I heard they dont have reels how do you fish them?


----------



## Ref

Gooseboy,

You tie the line to the top of the pole. Don't make the line longer than the pole. When you catch a fish, you just lift it into the boat. The fiberglass extension poles are light, flexible and a blast on panfish.

Ref


----------



## 94NDTA

They work really well if you can see the fish. It's easy to plop it right on top of where they are sitting. You can get some pretty long ones to really reach out there.


----------



## Invector

Some can get realy long...over 20ft. They come in sections that are taken off as you lift it in. Most though are like the guys say line attached to the tip.
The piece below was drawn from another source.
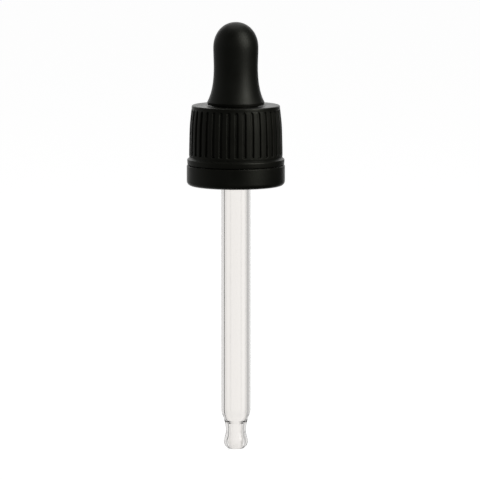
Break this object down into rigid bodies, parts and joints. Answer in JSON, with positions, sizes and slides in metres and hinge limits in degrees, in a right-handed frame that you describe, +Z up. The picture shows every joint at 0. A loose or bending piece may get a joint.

I have fished with one before and they are easy to use...and yes sight fishing helps. Mostly they are used for gills and crappies. Small jigs work with more sensitive modles. But a clip on bobber is mostly how I have seen them used with a small hook and bait under.


----------



## gooseboy

Whats the point couldnt you just use a regular rod and not reel? Or find a big stick and put line on it?


----------



## Invector

sticks break and these poles go back a long long ways into the past. its more of a relic then a potable fishing use.


----------



## gooseboy

Gotcha just something classic.


----------



## fox412

When you fish in areas like around cypress stumps you can't get the boat everywhere. Fishing with these long poles for crappies in the spring is very effective to get back into those tight spots that you can't really cast into or a regular pole isn't long enough to reach.


----------



## Burly1

Catching fish on a pole is just a whole lot of fun. At times they can be more efficient and much faster to use than a rod and reel. For children catching pan fish, there is nothing better. Burl


----------



## Leo Porcello

Use to use them all the time in GA. Nothing like catching a mudfish on a cane pole. Ahhhhh good times!!!


----------



## Invector

I use to use one when I was little...not much effort and those sunnies were easy to hall in one after the other


----------



## Fossilman

That all we used when I was a kid in the 50's and 60's...........couldn't afford nothin' better.They are a blast to use too.......... :wink:


----------